There was a centralized control system used in Cabinentaxi, but it did not have direct control over the vehicles. This system was used to plan the most efficient route when a customer selected a destination and paid for it. The calculated route was then uploaded onto a magnetic stripe on the customer's fare card. The card was then inserted into a reader to call a car from the storage area or one passing by on the line, at which point the reader uploaded the route to the car's onboard computer. Once calculated the route was static, although the customer did have the option to stop at the very next station if they pressed a button in the car.

A third system handled operations within the stations, which were "offline" from the main guideways. Stations had multiple berths for loading and unloading, as well as longer areas for acceleration and deceleration to collect vehicles as they switched on or off the main guideways. When a vehicle entered the station's off-ramp, it automatically slowed to a stop where the passengers would exit the car. The station computer would then direct it to a position in a storage ring to wait for the next customer.

When it was called for the station would switch it back onto the main platform where the passengers would use their fare card to enter the vehicle. When a vehicle was loaded, the station computer watched the traffic on the adjacent mainline and looked for gaps in the vehicles passing by the station. When a suitable gap was seen, the station would calculate the time needed for the car to accelerate up to mainline speed, and then give it the go command at the right time so it would reach the switch onto the mainline right as the gap was reaching it.

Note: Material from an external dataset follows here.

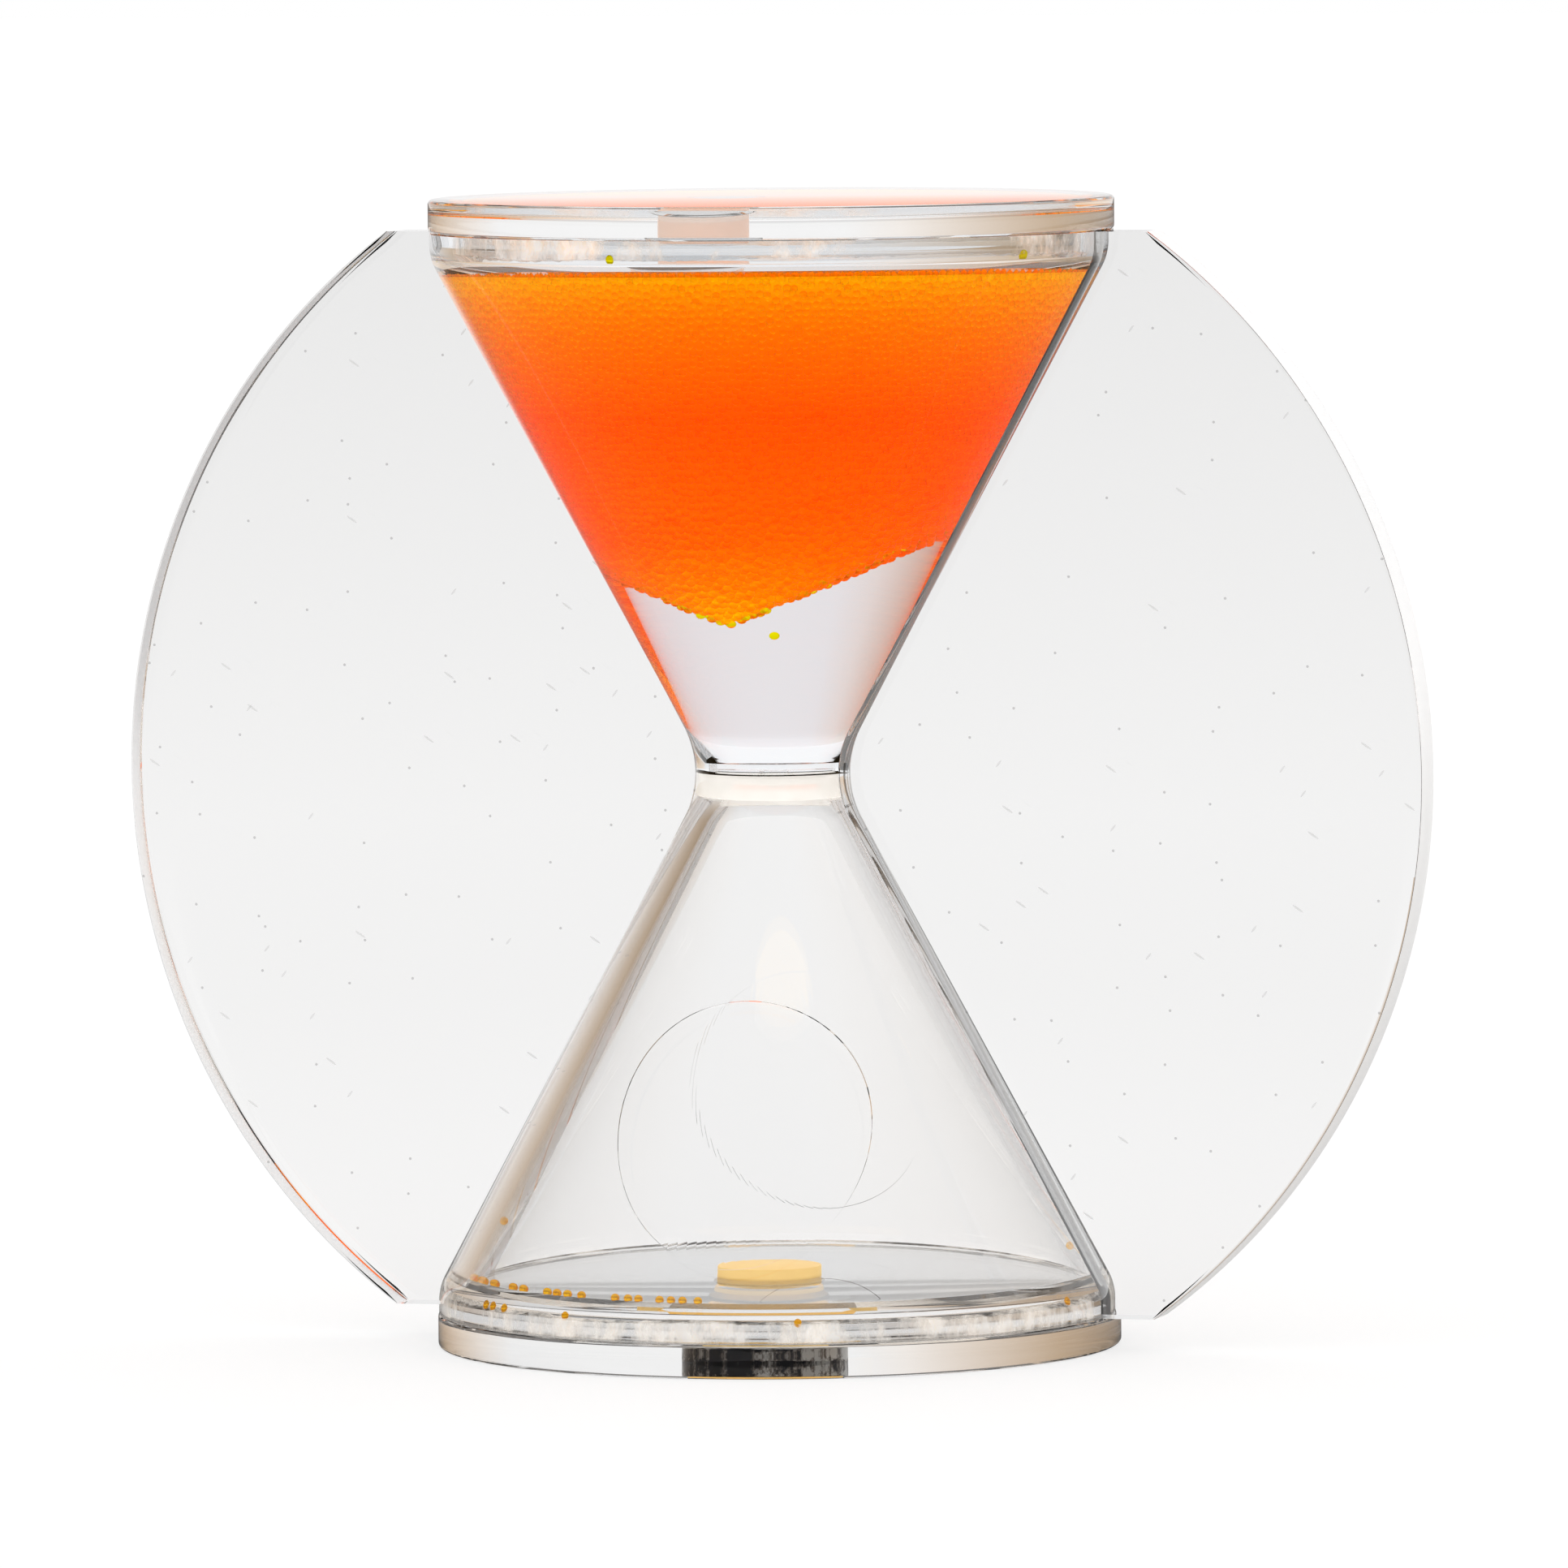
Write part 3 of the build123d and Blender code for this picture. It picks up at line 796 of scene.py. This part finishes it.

===Loading and system capacity===
Key to the efficient operation of any PRT system is the queuing of free vehicles throughout the stations on the system. Increasing the number of idle vehicles reduces the passenger wait times, as well as reducing the need to move empty vehicles through the system in order to pick up passengers. However, this also requires additional vehicles, thereby increasing capital costs. Communications between the centralized computer and the station computers allowed cars to be switched from station to station in order to keep the stations supplied with free vehicles.